My heart fired off, its beat coming too fast. “What do you mean?”

“You have the same sadness in your eyes as Clara when I look at you. You seem to be carrying the same pain inside you as she does.”

Lexi’s words stabbed me like daggers. Clara’s lost expression filled my mind. I was like that? I asked myself. I thought of Clara’s hesitation as she spoke, of the darkness that hovered over her like a rain cloud. And I knew, deep down, I was like her.

I shuffled on my seat, the realization making feel uncomfortable. “How,” I cleared my thick throat, “how did she try to kill herself?”

Lexi tensed. “How do you know she tried to commit suicide?”

Without conscious thought, I ran my hand over my left wrist, over the wide silver cuff that I never took off, and admitted, “I can see it in her eyes.”

“The first time it was pills—”

“The first time?” I interrupted. Lexi sadly nodded her head.

“Yes. The second, she tried to gas herself. Her stepdad found her in their garage with the car switched on, the garage door shut and a pipe from the exhaust coming through the door’s window.” Lexi shook her head. “She’d left him a note explaining how she couldn’t go back to school, that she couldn’t cope with being the target of her bullies for one more day.” Lexi turned to me when we stopped at a red light. “It was the first time he’d even heard she was being bullied. The school hadn’t said a thing. They didn’t even know. And that’s the problem we’re facing most days—the fact that schools can’t see everything that’s happening under their noses, and that those being hurt and torn apart each day rarely tell anyone what’s happening. It might be embarrassment, shame or fear, but most of our kids in the center never told a single soul that they were going through hell. They simply suffered alone, until they couldn’t take it anymore.”

“I know. Like me,” I whispered. I shot a worried glance to Lexi who had started to drive again. She exhaled through her nose, but didn’t say anything in response. She placed her hand in mine and held it all the way home. No judgment or questions… she was simply there for me.

When the car pulled to a stop, she asked, “I’m back there tomorrow at eight if you want to come and see Clara again?”

“Yes,” I answered immediately.

Lexi nodded, then just as I was about to leave the car, she said, “I found you on the missing persons register, Elsie.” All of the blood inside me cooled to ice and my hand froze on the door handle. “The minute we discovered your name, I searched for you and found an entry for Elsie Hall from Portland, Oregon.”

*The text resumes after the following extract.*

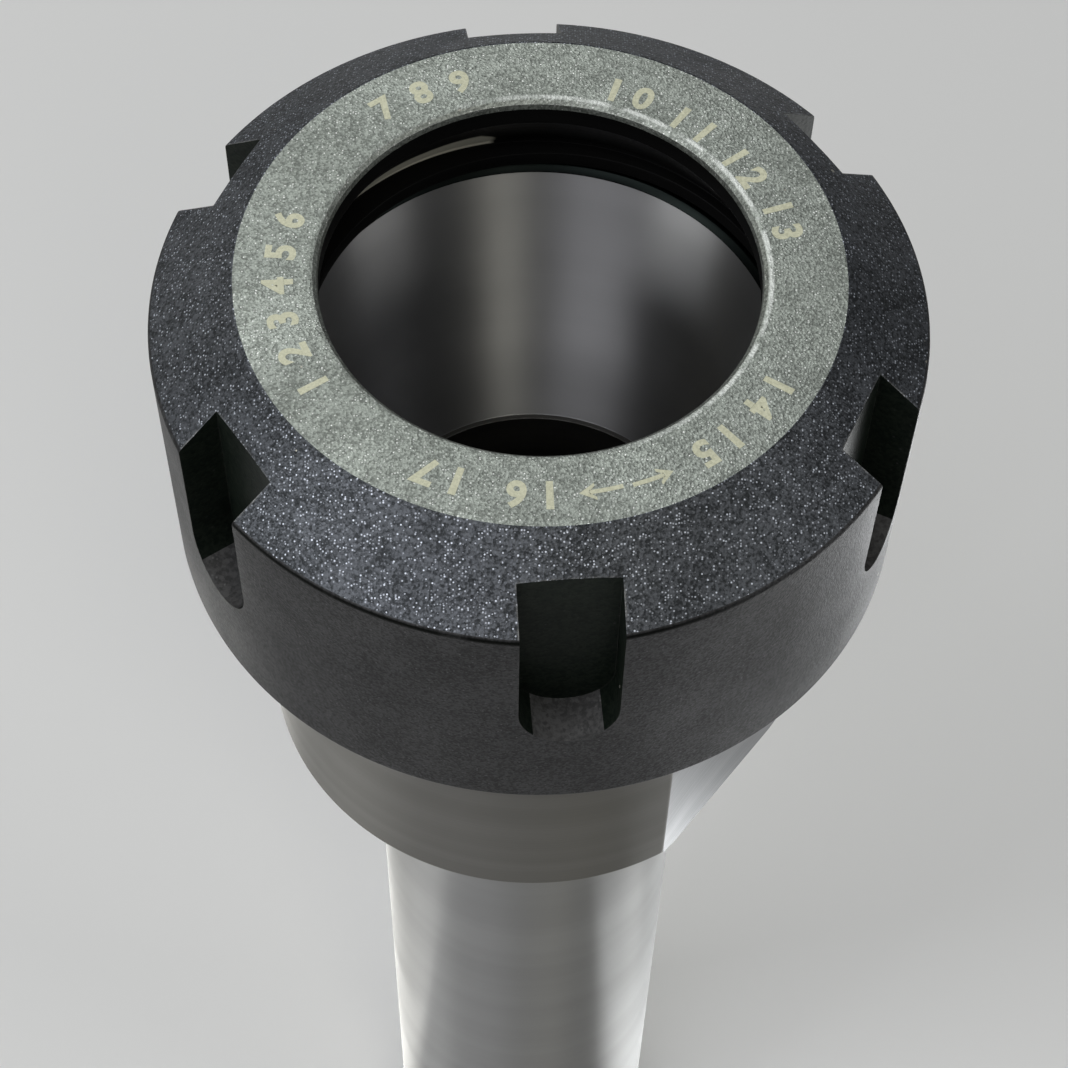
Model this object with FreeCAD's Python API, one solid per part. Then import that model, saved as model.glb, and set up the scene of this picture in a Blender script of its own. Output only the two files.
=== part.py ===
"""Straight-shank collet chuck holder, size 32: holder body, clamping nut and length-stop screw.

Millimetres, +Z up along the turning axis. The origin is the centre of the shank's end face,
so the holder stands on its shank with the nut's face on top.
"""
import FreeCAD, Part
import os
from math import cos, radians, sin, tan

# ---- holder body: shank, head and threaded nose -------------------------------------------
shank_radius = 12.5
shank_length = 100.0
shank_chamfer = 1.0
shank_relief_width = 2.0       # grinding relief under the head
shank_relief_depth = 0.25
head_radius = 20.0
head_length = 20.2
head_chamfer = 0.5
flats_across = 37.0
flats_angle = -37.0
thread_radius = 20.0          # M40 x 1.5, drawn plain at its nominal diameter
thread_spare = 1.4            # thread left showing under the nut
thread_chamfer = 0.9
relief_width = 2.5
relief_depth = 1.15

# ---- collet socket in the head ------------------------------------------------------------
socket_radius = 16.0
socket_half_angle = 8.0
taper_length = 24.0
socket_chamfer = 0.4
room_radius = 12.2            # turned room below the ground taper, for the collet's tail
room_length = 10.0
drill_half_angle = 59.0

# ---- bore through the shank ---------------------------------------------------------------
stop_radius = 8.0             # M16 x 1.5 for the stop screw, drawn plain
stop_thread_length = 50.0
core_radius = 7.25
centre_radius = 9.0
centre_half_angle = 30.0

# ---- clamping nut, outside ----------------------------------------------------------------
nut_radius = 25.0
nut_length = 23.7
face_radius = 19.4
cone_depth = 4.0
cone_edge_break = 0.25
face_chamfer = 0.1
rear_edge_chamfer = 0.4

# ---- clamping nut, inside, from the face down ---------------------------------------------
mouth_radius = 14.0
mouth_round = 0.7             # worn radius on the rim of the mouth
land_length = 2.0
seat_half_angle = 30.0
seat_outer_radius = 16.4
groove_height = 0.5
groove_width = 0.9
lip_height = 0.6              # mean height of the extraction lip over the seat's wide end
lip_offset = 0.6              # how far the lip's bore stands off the nut's axis
lip_width = 1.1
nose_gap = 0.65
undercut_depth = 0.6
undercut_width = 1.8
rear_chamfer = 0.9

# ---- hook-spanner slots round the nut -----------------------------------------------------
slot_count = 6
slot_angle = -84.3
slot_width = 6.3
slot_depth = 16.0
slot_wall = 1.9               # metal left between a slot's floor and the thread

# ---- length-stop screw --------------------------------------------------------------------
screw_length = 18.0
screw_rise = 14.0             # screw's lower end above the lower end of its thread
screw_chamfer = 1.0
key_across = 8.0              # hexagon, broached right through
key_lead_in = 0.5

# ---- clearances ---------------------------------------------------------------------------
thread_clearance = 0.05
screw_clearance = 0.05
cut_margin = 1.0              # how far a cutter reaches past the surface that it opens

# ---- heights along the axis, worked out from the values above -----------------------------
seat_depth = (seat_outer_radius - mouth_radius) / tan(radians(seat_half_angle))
lip_top_depth = land_length + seat_depth + groove_width
lip_bottom_depth = lip_top_depth + lip_width
nose_depth = lip_bottom_depth + nose_gap

head_top = shank_length + head_length
thread_bottom = head_top + relief_width
nut_rear = thread_bottom + thread_spare
nut_face = nut_rear + nut_length
nose_top = nut_face - nose_depth

taper_top = nose_top - socket_chamfer
taper_bottom = taper_top - taper_length
taper_end_radius = socket_radius - taper_length * tan(radians(socket_half_angle))
room_bottom = taper_bottom - room_length
stop_top = room_bottom - (room_radius - stop_radius) / tan(radians(drill_half_angle))
stop_bottom = stop_top - stop_thread_length
centre_depth = (centre_radius - core_radius) / tan(radians(centre_half_angle))

# ---- radii of the mating pieces -----------------------------------------------------------
nut_bore_radius = thread_radius + thread_clearance
screw_radius = stop_radius - screw_clearance
slot_floor = thread_radius + slot_wall

origin = FreeCAD.Vector(0, 0, 0)
up = FreeCAD.Vector(0, 0, 1)


def turned(outline):
    """Solid of revolution about Z from a closed outline of (radius, height) points."""
    corners = [FreeCAD.Vector(radius, 0, height) for radius, height in outline]
    wire = Part.makePolygon(corners + corners[:1])
    return Part.Face(wire).revolve(origin, up, 360)


def ring_edges(solid, radius, height, tolerance=1e-4):
    """The round edges of one radius at one height."""
    found = []
    for edge in solid.Edges:
        curve = edge.Curve
        if not isinstance(curve, Part.Circle):
            continue
        if abs(curve.Radius - radius) < tolerance and abs(curve.Center.z - height) < tolerance:
            found.append(edge)
    return found


def hexagon_prism(across, bottom, top):
    """Upright hexagonal prism about Z, by its width across flats."""
    corner_radius = across / 2 / cos(radians(30))
    corners = []
    for corner in range(6):
        angle = radians(60 * corner)
        corners.append(FreeCAD.Vector(corner_radius * cos(angle), corner_radius * sin(angle), bottom))
    wire = Part.makePolygon(corners + corners[:1])
    return Part.Face(wire).extrude(up * (top - bottom))


def bored_blank():
    """Body turned outside and inside: shank, head, nose, taper socket and through bore."""
    relief_radius = thread_radius - relief_depth
    return turned([
        (centre_radius, 0),
        (shank_radius - shank_chamfer, 0),
        (shank_radius, shank_chamfer),
        (shank_radius, shank_length - shank_relief_width),
        (shank_radius - shank_relief_depth, shank_length - shank_relief_width + shank_relief_depth),
        (shank_radius - shank_relief_depth, shank_length),
        (head_radius - head_chamfer, shank_length),
        (head_radius, shank_length + head_chamfer),
        (head_radius, head_top - head_chamfer),
        (head_radius - head_chamfer, head_top),
        (relief_radius, head_top),
        (relief_radius, thread_bottom),
        (thread_radius - thread_chamfer, thread_bottom),
        (thread_radius, thread_bottom + thread_chamfer),
        (thread_radius, nose_top - thread_chamfer),
        (thread_radius - thread_chamfer, nose_top),
        (socket_radius + socket_chamfer, nose_top),
        (socket_radius, taper_top),
        (taper_end_radius, taper_bottom),
        (room_radius, taper_bottom),
        (room_radius, room_bottom),
        (stop_radius, stop_top),
        (stop_radius, stop_bottom),
        (core_radius, stop_bottom),
        (core_radius, centre_depth),
    ])


def spanner_flat(angle):
    """Cutter for one spanner flat over the whole height of the head."""
    depth = head_radius - flats_across / 2 + cut_margin
    width = 2 * (head_radius + cut_margin)
    corner = FreeCAD.Vector(flats_across / 2, -width / 2, shank_length - cut_margin)
    cutter = Part.makeBox(depth, width, head_length + cut_margin, corner)
    cutter.rotate(origin, up, angle)
    return cutter


def holder_body():
    """One-piece body with two opposite spanner flats milled on the head."""
    body = bored_blank()
    for angle in (flats_angle, flats_angle + 180):
        body = body.cut(spanner_flat(angle))
    return body


def nut_blank():
    """Nut turned outside, with its mouth, collet seat, groove and thread bore."""
    seat_top = nut_face - land_length
    seat_bottom = seat_top - seat_depth
    lip_top = nut_face - lip_top_depth
    lip_bottom = nut_face - lip_bottom_depth
    undercut_radius = nut_bore_radius + undercut_depth
    cone_run = nut_radius - face_radius
    blank = turned([
        (mouth_radius, nut_face),
        (mouth_radius, seat_top),
        (seat_outer_radius, seat_bottom),
        (seat_outer_radius + groove_height, seat_bottom),
        (seat_outer_radius + groove_height, lip_top),
        (mouth_radius, lip_top),
        (mouth_radius, lip_bottom),
        (undercut_radius, lip_bottom),
        (undercut_radius, lip_bottom - undercut_width),
        (nut_bore_radius, lip_bottom - undercut_width),
        (nut_bore_radius, nut_rear + rear_chamfer),
        (nut_bore_radius + rear_chamfer, nut_rear),
        (nut_radius - rear_edge_chamfer, nut_rear),
        (nut_radius, nut_rear + rear_edge_chamfer),
        (nut_radius, nut_face - cone_depth),
        (face_radius + face_chamfer * cone_run / cone_depth, nut_face - face_chamfer),
        (face_radius - face_chamfer, nut_face),
    ])
    blank = blank.makeFillet(mouth_round, ring_edges(blank, mouth_radius, nut_face))
    return blank.makeChamfer(cone_edge_break, ring_edges(blank, nut_radius, nut_face - cone_depth))


def lip_bore():
    """Cutter for the eccentric bore that leaves the extraction lip proud on one side."""
    radius = seat_outer_radius - lip_height
    start = FreeCAD.Vector(lip_offset, 0, nut_face - lip_bottom_depth)
    return Part.makeCylinder(radius, lip_width, start, up)


def spanner_slot():
    """Cutter for one slot along +X: flat floor and round lower end."""
    half = slot_width / 2
    top = nut_face + cut_margin
    end_centre = nut_face - slot_depth + half
    left_top = FreeCAD.Vector(slot_floor, -half, top)
    left_end = FreeCAD.Vector(slot_floor, -half, end_centre)
    lowest = FreeCAD.Vector(slot_floor, 0, end_centre - half)
    right_end = FreeCAD.Vector(slot_floor, half, end_centre)
    right_top = FreeCAD.Vector(slot_floor, half, top)
    outline = Part.Wire([
        Part.LineSegment(left_top, left_end).toShape(),
        Part.Arc(left_end, lowest, right_end).toShape(),
        Part.LineSegment(right_end, right_top).toShape(),
        Part.LineSegment(right_top, left_top).toShape(),
    ])
    reach = nut_radius + cut_margin - slot_floor
    return Part.Face(outline).extrude(FreeCAD.Vector(reach, 0, 0))


def clamping_nut():
    """Nut blank with the eccentric lip bored and the hook-spanner slots milled."""
    nut = nut_blank().cut(lip_bore())
    slot = spanner_slot()
    for index in range(slot_count):
        cutter = slot.copy()
        cutter.rotate(origin, up, slot_angle + 360 / slot_count * index)
        nut = nut.cut(cutter)
    return nut


def stop_screw():
    """Hollow set screw with its hexagon broached through and countersunk at both ends."""
    bottom = stop_bottom + screw_rise
    top = bottom + screw_length
    corner_radius = key_across / 2 / cos(radians(30)) + key_lead_in
    blank = turned([
        (0, bottom),
        (screw_radius - screw_chamfer, bottom),
        (screw_radius, bottom + screw_chamfer),
        (screw_radius, top - screw_chamfer),
        (screw_radius - screw_chamfer, top),
        (0, top),
    ])
    screw = blank.cut(hexagon_prism(key_across, bottom - cut_margin, top + cut_margin))
    for end, direction in ((bottom, 1), (top, -1)):
        tip = FreeCAD.Vector(0, 0, end)
        sink = Part.makeCone(corner_radius, 0, corner_radius, tip, up * direction)
        screw = screw.cut(sink)
    return screw


def main():
    os.makedirs("parts", exist_ok=True)
    pieces = {
        "holder_body": holder_body(),
        "clamping_nut": clamping_nut(),
        "stop_screw": stop_screw(),
    }
    for name, solid in pieces.items():
        solid.exportStep("parts/" + name + ".step")
        box = solid.BoundBox
        print(name, "valid", solid.isValid(), "solids", len(solid.Solids), "faces", len(solid.Faces),
              "cm3", round(solid.Volume / 1000, 2), "z", round(box.ZMin, 3), round(box.ZMax, 3))
    print("nut face", round(nut_face, 3), "nose", round(nose_top, 3), "stop thread",
          round(stop_bottom, 3), round(stop_top, 3))


main()
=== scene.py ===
from math import ceil, cos, hypot, pi, radians, sin

import bmesh
import bpy
from mathutils import Matrix, Vector


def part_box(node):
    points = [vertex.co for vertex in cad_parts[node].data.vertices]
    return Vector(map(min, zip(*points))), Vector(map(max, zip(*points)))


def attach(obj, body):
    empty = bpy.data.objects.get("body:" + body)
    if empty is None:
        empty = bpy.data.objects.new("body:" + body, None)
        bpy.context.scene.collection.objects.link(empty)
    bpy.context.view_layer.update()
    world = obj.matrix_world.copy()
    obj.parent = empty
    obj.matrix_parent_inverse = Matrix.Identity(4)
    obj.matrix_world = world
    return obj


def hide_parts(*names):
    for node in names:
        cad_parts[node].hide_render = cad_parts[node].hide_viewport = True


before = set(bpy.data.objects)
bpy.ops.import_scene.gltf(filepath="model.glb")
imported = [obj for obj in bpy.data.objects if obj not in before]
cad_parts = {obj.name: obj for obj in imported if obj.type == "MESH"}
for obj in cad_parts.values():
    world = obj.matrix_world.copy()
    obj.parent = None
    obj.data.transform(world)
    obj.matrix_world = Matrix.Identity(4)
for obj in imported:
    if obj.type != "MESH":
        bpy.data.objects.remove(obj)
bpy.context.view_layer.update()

mm = 0.001
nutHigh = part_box("clamping_nut")[1]
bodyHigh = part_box("holder_body")[1]
screwLow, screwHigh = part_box("stop_screw")
faceHeight = nutHigh.z / mm    # the nut's face and the nose's top, in millimetres
noseHeight = bodyHigh.z / mm
columns = 240                  # steps round every turned piece
threadPitch = 1.5
cutMargin = 1.0                # how far a cutter reaches past the surface that it opens
sliver = 0.02 * mm             # shorter edges are closed after a cut
weld = 1e-7
threadWeld = 2e-7
bevelAngle = radians(38)       # sharper edges are softened
creaseAngle = radians(32)      # sharper edges keep split normals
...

I sucked in a strained breath.

“I announced you found, though from what I can tell, you have no family. The missing person’s report was made by a Susan Addison, she runs a group home for girls on the outskirts of Portland. It was made a few months before you turned seventeen. The case was still open when we brought you back here. It was filed when you ran from hospital, never to return.”